使用常量表达式：在适当的地方使用常量表达式，便于编译器进行常量折叠
使用 const 修饰符：使用 const 修饰符标记不变的值，便于编译器进行常量传播
避免副作用：编写无副作用的函数，便于编译器进行跨函数的常量传播
了解编译器限制：了解编译器在常量折叠与传播方面的限制，避免编写难以优化的代码

6. 常量折叠与传播的实例分析

6.1 实例1：简单算术表达式

// 原始代码
int foo() {
    int a = 10 + 20;
    int b = a * 2;
    int c = b - 5;
    return c;
}

// 编译器生成的中间代码
a = 10 + 20
b = a * 2
c = b - 5
return c

// 常量折叠与传播后
a = 30
b = 60
c = 55
return c

// 进一步优化（死代码消除）
return 55

6.2 实例2：条件表达式

// 原始代码
int bar(int x) {
    const int MAX_VALUE = 100;
    if (x > MAX_VALUE) {
        return MAX_VALUE;
    } else {
        return x;
    }
}

// 编译器生成的中间代码
MAX_VALUE = 100
if x > MAX_VALUE goto L1
return x
L1:
return MAX_VALUE

// 常量折叠与传播后
if x > 100 goto L1
return x
L1:
return 100

6.3 实例3：数组访问

// 原始代码
int baz() {
    int arr[5] = {1, 2, 3, 4, 5};
    const int INDEX = 2;
    return arr[INDEX];
}

// 编译器生成的中间代码
arr[0] = 1
arr[1] = 2
arr[2] = 3
arr[3] = 4
arr[4] = 5
INDEX = 2
return arr[INDEX]

// 常量折叠与传播后
return 3

7. 常量折叠与传播的未来发展

7.1 技术趋势

更广泛的表达式支持：支持更复杂的表达式和数据结构的常量折叠
跨模块常量传播：在链接时进行跨模块的常量传播
运行时常量传播：在JIT编译中进行运行时的常量传播
机器学习辅助：使用机器学习技术预测常量传播的收益

7.2 应用扩展

领域特定语言：为特定领域的语言设计专门的常量折叠与传播规则
GPU编程：针对GPU代码的常量折叠与传播优化
WebAssembly：为WebAssembly代码的常量折叠与传播优化
量子计算：为量子计算代码的常量折叠与传播优化

8. 总结

常量折叠与传播是两种重要的局部优化技术，它们通过在编译时处理常量表达式和传播常量值来提高程序性能。
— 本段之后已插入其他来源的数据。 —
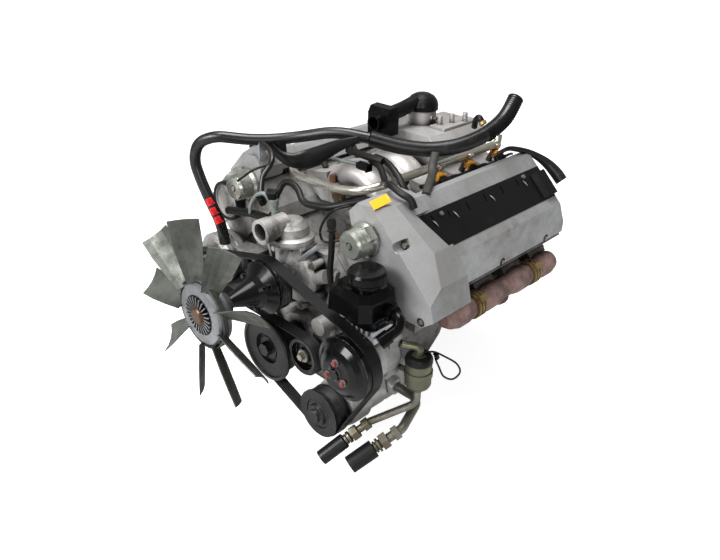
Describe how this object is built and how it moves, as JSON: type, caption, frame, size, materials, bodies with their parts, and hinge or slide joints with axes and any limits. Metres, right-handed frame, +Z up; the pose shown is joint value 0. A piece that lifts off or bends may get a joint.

常量折叠识别并计算常量表达式，常量传播将常量值传播到使用该常量的地方，两者结合使用可以显著提高程序的执行效率。

常量折叠与传播的实现相对简单，但它们的优化效果非常显著。它们不仅可以减少运行时的计算开销，还可以为其他优化技术创造条件，如死代码消除、公共子表达式消除等。

对于编译器开发者来说，实现全面的常量折叠与传播是提高编译器性能的重要手段。对于编程语言设计者来说，设计支持编译时常量和无副作用操作的语言可以帮助编译器进行更有效的常量折叠与传播。对于普通开发者来说，了解常量折叠与传播的工作原理可以帮助他们编写更易于优化的代码。

随着编译器技术的发展，常量折叠与传播也在不断演进，支持更复杂的表达式和数据结构，在更广泛的场景中发挥作用。通过不断改进常量折叠与传播技术，编译器可以生成更高效的代码，提高程序的执行性能。